Convém, ainda, assinalar que a intervenção governamental carrega os dilemas da contradição e possui efeitos colaterais. Os 850 bilhões de dólares prometidos pelo governo norte-americano, por exemplo, constituirão, em larga medida, acréscimos polêmicos à gigantesca dívida pública dos EUA, agravando um problema estrutural que não deixa de estar associado à atual crise financeira.
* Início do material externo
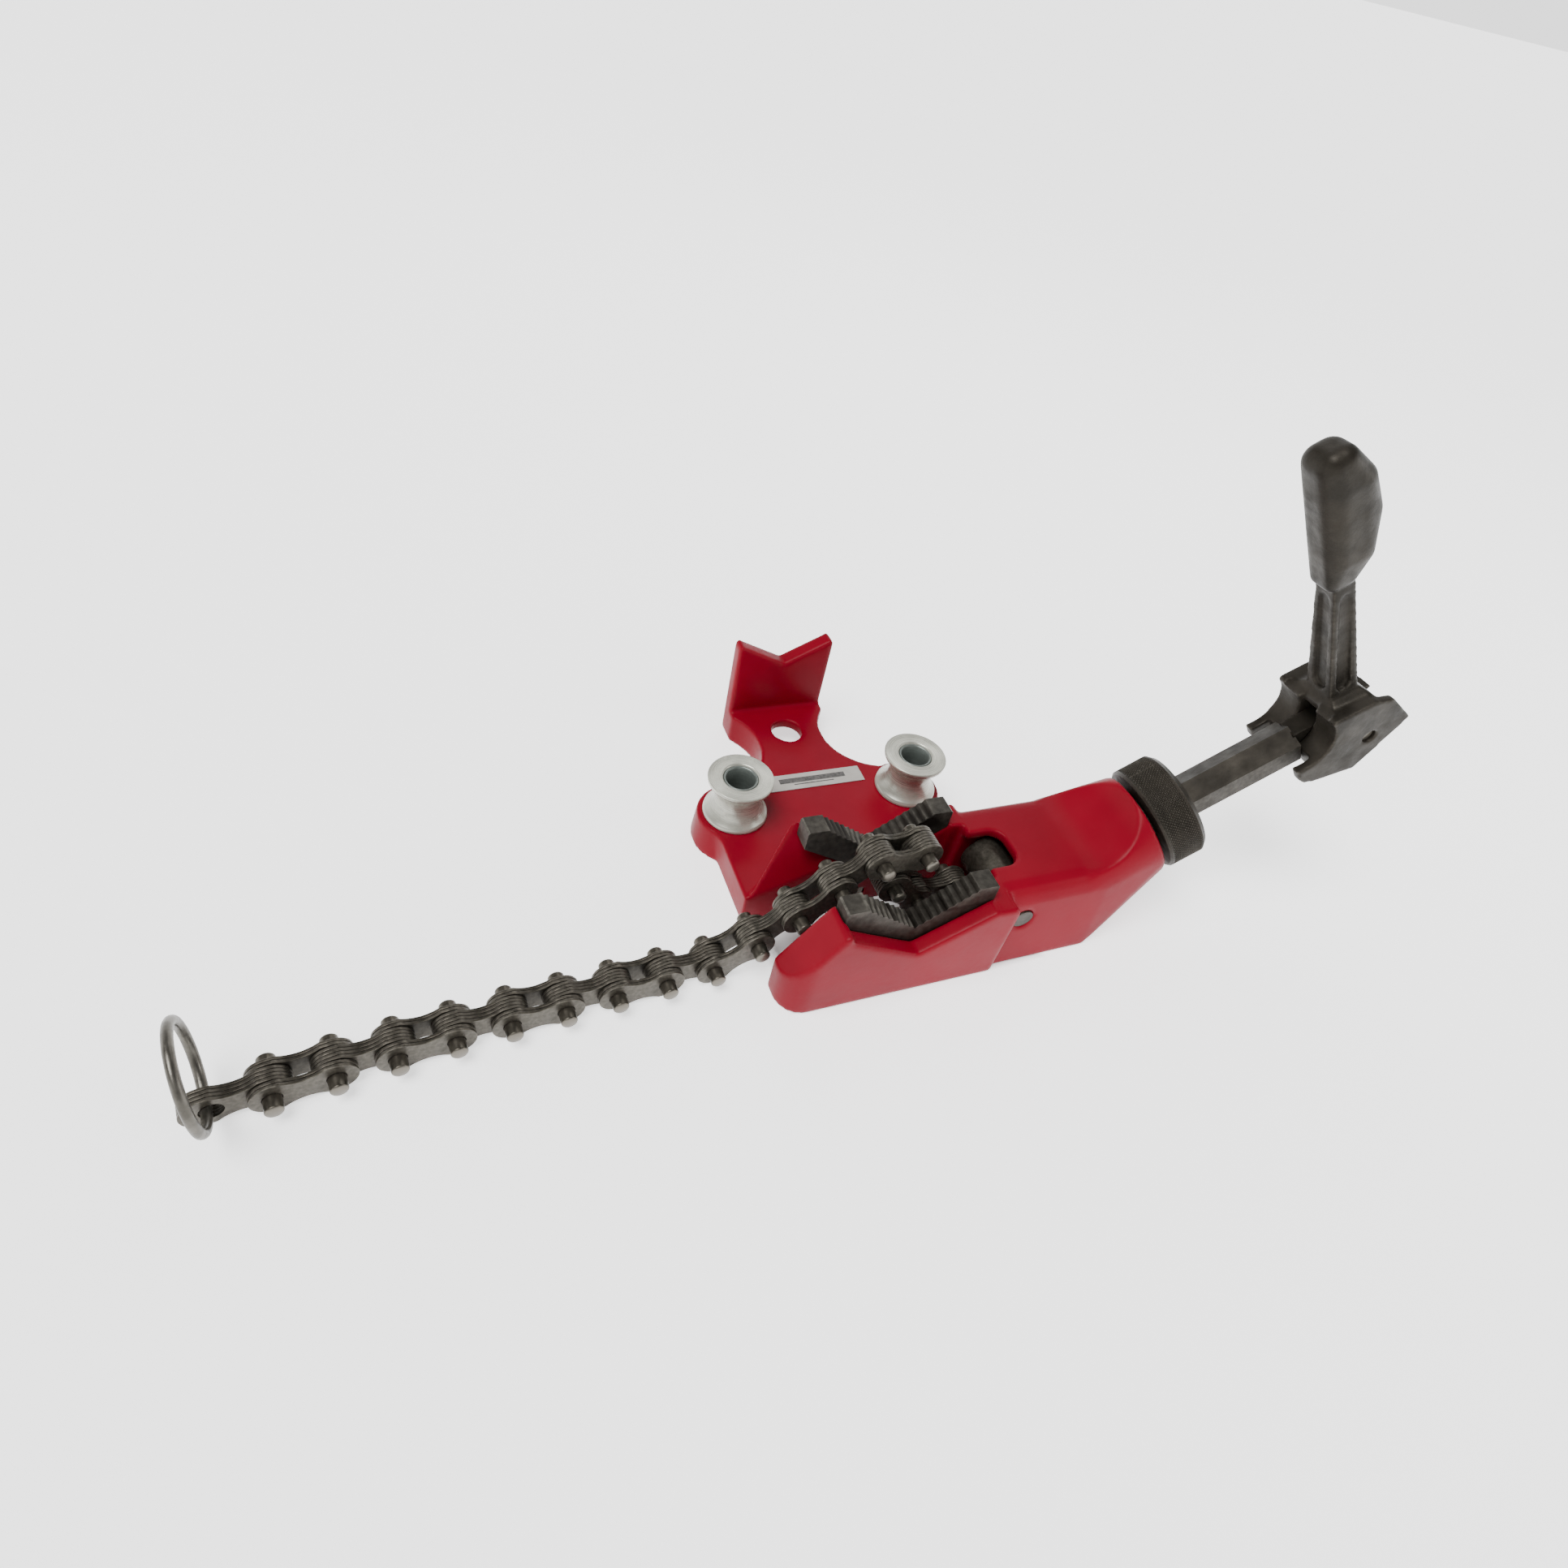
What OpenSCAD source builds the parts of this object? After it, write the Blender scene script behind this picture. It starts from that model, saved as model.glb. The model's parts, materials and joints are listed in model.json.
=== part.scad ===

O endividamento total do império já ultrapassa 300% do PIB.
 


Sabe-se, igualmente, que a conta não será paga apenas por contribuintes estadunidenses, que de resto não têm poupança própria para tanto; em maior ou menor medida, dependendo da boa vontade dos investidores estrangeiros, a dívida governamental será transformada em dívida externa – a outra opção, à qual o Federal Reserve (banco central dos EUA) já vem recorrendo, é a impressão pura e simples de dólar, o que pode custar caro em termos de inflação e determinar uma desmoralização maior do combalido padrão dólar.
 


Diante do renitente pessimismo dos investidores, os mais otimistas agora andam dizendo que os efeitos do pacote só serão sentidos em médio prazo. Se até lá Inês já não estiver morta, restará verificar nos fatos do futuro se tais efeitos serão mais positivos que negativos. Avulta a necessidade objetiva de uma nova ordem econômica mundial. Os EUA já não estão em condições de dar as cartas no complexo jogo do xadrez mundial. A China em vertiginosa ascensão, onde a crise parece mais uma oportunidade, não poderá ser ignorada.